There is really no such thing as a “successful” traveler. You may have accomplished travelers or well-traveled people, but being a successful traveler is quite subjective and should be left up to the opinion of others.
That’s largely because traveling is seen as such a temporary, fleeting thing. You save up your vacation time, look for a great vacation spot, and make sure to actually take that vacation each year.
Even though you may believe traveling to be a temporary thing, there are plenty of people in the world who make it a full-time gig. How? By becoming digital nomads.
Digital nomads are those that bounce around from spot to spot, running a business or working online. The term digital nomad is open, and can be one of many different things.
Below, we’re going to discuss some basic tips to help you be a successful digital nomad and keep the adventure going.
Choose a Path
As mentioned above, there are plenty of options out there for being a digital nomad. Some take their skills and apply it to a regular job, such as IT, engineering, education, editing, writing, translation, marketing, or even running their own business.
Before you hop on a plane and jet off to who knows where, think about what exactly you want to do. It’s much easier to start your career or business in your home country (more on this later) than it is trying to figure it out on the fly.
This doesn’t mean that it can’t be done, but you may not have the flexibility or time to figure things out on the go.
Bring the Right Equipment
No matter which path above you end up taking, you’re going to be relying on mainly two things: a computer and an internet connection.
If you already have a laptop, fantastic, then you’re halfway there. If you’ve got a laptop that’s turning four or five in the near future, then you might want to go shopping.
Whether you go Apple or Windows is your choice. If you’re doing graphic design and artwork, then it’s better to go with the fruit. If you’re doing IT work or need a specific software to do your work, then it’s better to go Windows.
Make sure you ask your laptop manufacturer about different plugs for various outlets you’ll inevitably run into. You could buy an adapter, but if you’re planning on spending plenty of time in one country, look to see if they have a power adapter for that country.
Build Your Brand
Many digital nomads don’t have the luxury of having contracts or salaried jobs while traveling. This means that you need to build an effective brand and work on marketing yourself.
There are plenty of free digital marketing courses to help get you started, show you the ins and outs of building a portfolio, and how to connect with other businesses or clients.
It’s also going to help show businesses, clients, and customers who you are and what you represent. Your brand is more than just a logo, and it’s more about who you are and what you do.
If you’re running an online business, your brand starts with your domain name. That’s the first thing that people are going to notice about your business and how you can bring them in.
Commit to a Schedule
If you’ve never worked from home, it can be hard to manage your schedule. You wake up and there are diversions all around you. As a digital nomad, it can be even tougher. A permanent residence may not be an option for you, and it can be hard to get in a rhythm when you’re waking up in different places every day.

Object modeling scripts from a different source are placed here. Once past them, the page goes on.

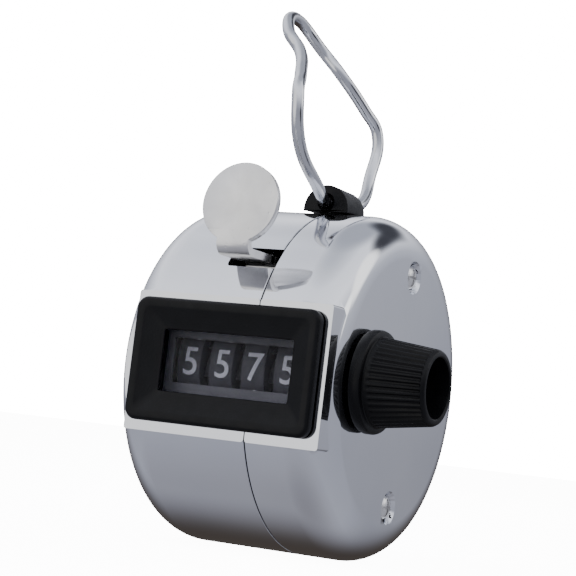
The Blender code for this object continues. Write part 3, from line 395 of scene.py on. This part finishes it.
def flatten_front(half, low_x, high_x):
    """Add the flat pad that carries the window, and cut the drum back to it."""
    pad = cuboid((low_x, pad_front - 2 * MM, -PAD_HALF_HEIGHT), (high_x, PAD_BACK, PAD_HALF_HEIGHT))
    round_edges(pad, lambda e: abs(e.verts[0].co.y - e.verts[1].co.y) > MM, 0.35 * MM, 3)
    shape(half, "UNION", pad)
    shape(half, "DIFFERENCE", cuboid((-far, -far, -far), (far, pad_front, far)))


left_half = drum_half("chrome_left_half", 0.0, SEAM_LEFT)
right_half = drum_half("chrome_right_half", case_width, SEAM_RIGHT)
flatten_front(left_half, PAD_LEFT_STEP, SEAM_LEFT)
flatten_front(right_half, SEAM_RIGHT, case_width - PAD_RIGHT_STEP)

# %% [markdown]
# A window hole goes through both halves. The left half has the lever's slot and the notch for the
# ring holder in its edge, and the right half has the shaft's hole and the two screw seats.

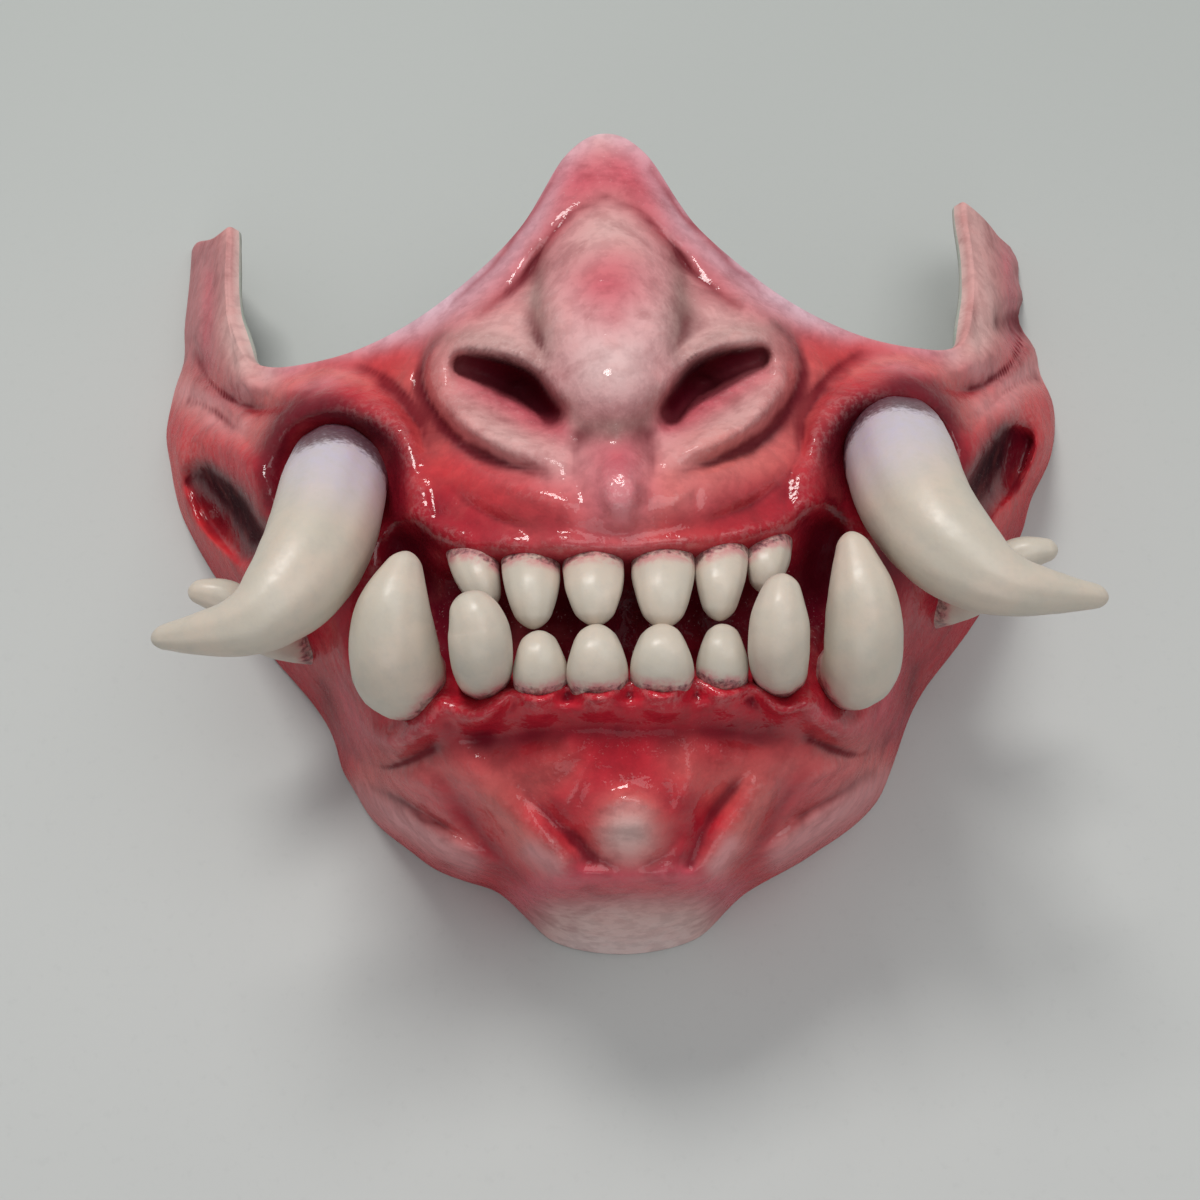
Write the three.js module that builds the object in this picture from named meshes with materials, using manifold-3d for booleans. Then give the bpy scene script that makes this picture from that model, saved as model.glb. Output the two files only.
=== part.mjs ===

Whatever you do, find a way to commit to a schedule. If you’re an early bird, try to start work in the morning as soon as you wake up. Maybe your job has you working with a different time zone, so get in your leisure time or other errands around that schedule.
The earlier you can commit to a schedule, the easier your work and personal life will be.
Don’t Forget About Bureaucracy
Everyone loves paperwork, right? It’s basically the best thing about traveling!
Unlike the movies, you can’t just wake up one day and decide to move to X country. You’ll have to apply for a visa, and there are many factors that could affect what kind of visa you need.
Some countries offer a non-lucrative visa, which means you’ll be living in the country without earning any money in the local tax system. If you don’t want a visa, then you’ll have to bounce around plenty. Some countries are lax on their visa rules and offer longer visas. Others don’t allow you to renew once you’re inside the country. Some require a laundry list of items for you to even get in.
Make sure you are double and triple checking the immigration laws for wherever you’re going. If you start a business in a foreign country or ship goods to various markets, then you might be liable to local tax laws. This is why it’s easier to start a business in your home country and then move on.